To run against any of these projects:
# Clone and accelerate (auto-detects C/C++ via compile_commands.json or Makefile)
git clone https://github.com/torvalds/linux
build-accelerate.sh ./linux
# Or via Docker (mounts your checkout)
docker run --rm --cpus=48 \
-v $(pwd)/linux:/workspace/project \
ghcr.io/yijunyu/cargo-slicer:latest
For projects using SCons (Godot) or Bazel (TensorFlow), generate
compile_commands.jsonfirst:# Godot scons compiledb # TensorFlow (CMake path) cmake -DCMAKE_EXPORT_COMPILE_COMMANDS=ON -B build && cp build/compile_commands.json .
Running benchmarks yourself
# Multi-crate CI benchmark (7 projects, baseline vs vslice-cc, 3 runs each)

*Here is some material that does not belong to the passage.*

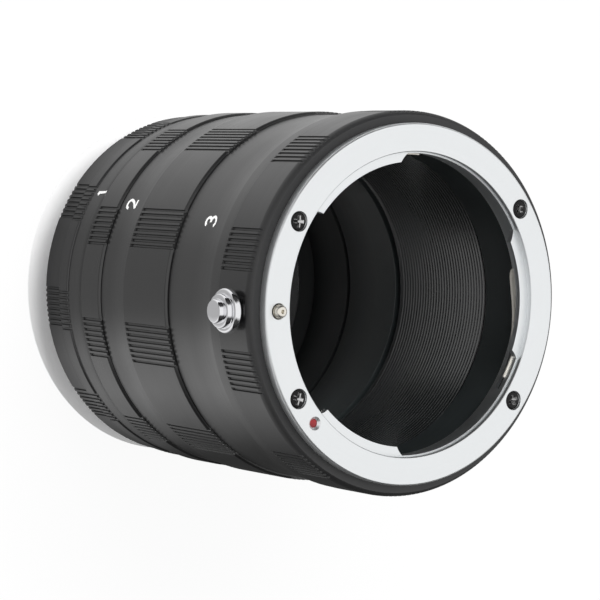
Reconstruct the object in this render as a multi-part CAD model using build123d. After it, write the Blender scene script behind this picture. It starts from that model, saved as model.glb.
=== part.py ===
from build123d import *
import math
import os

os.makedirs("parts", exist_ok=True)

# Heights along the optical axis, from the camera end of the bayonet up
BAYONET_H = 4.6
CAMERA_PLATE_T = 1.2
CAMERA_RING_H = 4.7
LOCK_RING_H = 2.8
TUBE_1_H = 10.5
TUBE_2_H = 20.0
TUBE_3_H = 14.5
LENS_RING_H = 8.4
LENS_PLATE_T = 1.6

# Clear bore and the threads, which are modelled as plain cylinders
BORE_R = 25.0
THREAD_WALL = 2.3
THREAD_CLEARANCE = 0.05
THREAD_LEAD_IN = 0.3
THREAD_1_L = 5.5
THREAD_2_L = 5.5
THREAD_3_L = 11.15
LENS_THREAD_L = 3.0
SOCKET_1_SPACE = 0.2
SOCKET_2_SPACE = 0.8
SOCKET_3_SPACE = 1.3
LENS_SOCKET_SPACE = 0.1

# Outside of the rings and tubes: one wall, with small steps from it
BARREL_WALL = 1.85
CAMERA_RING_STEP = -0.2
LOCK_RING_STEP = 0.1
TUBE_1_STEP = -0.1
TUBE_1_BAND_RISE = 0.5
TUBE_1_WAIST_H = 2.0
TUBE_1_BAND_H = 5.5
TUBE_2_BAND_RISE = 0.55
TUBE_2_WAIST_H = 2.5
TUBE_2_BAND_H = 12.3
TUBE_3_BAND_RISE = 0.6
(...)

./scripts/ci_bench_multicrate.sh
# Individual project
./scripts/bench_fresh_build.sh nushell baseline 3
./scripts/bench_fresh_build.sh nushell vslice-cc 3
# RL training KPI report
cargo-slicer rl-bench --project /tmp/your-project --runs 2
Results are stored in bench-results.db (SQLite).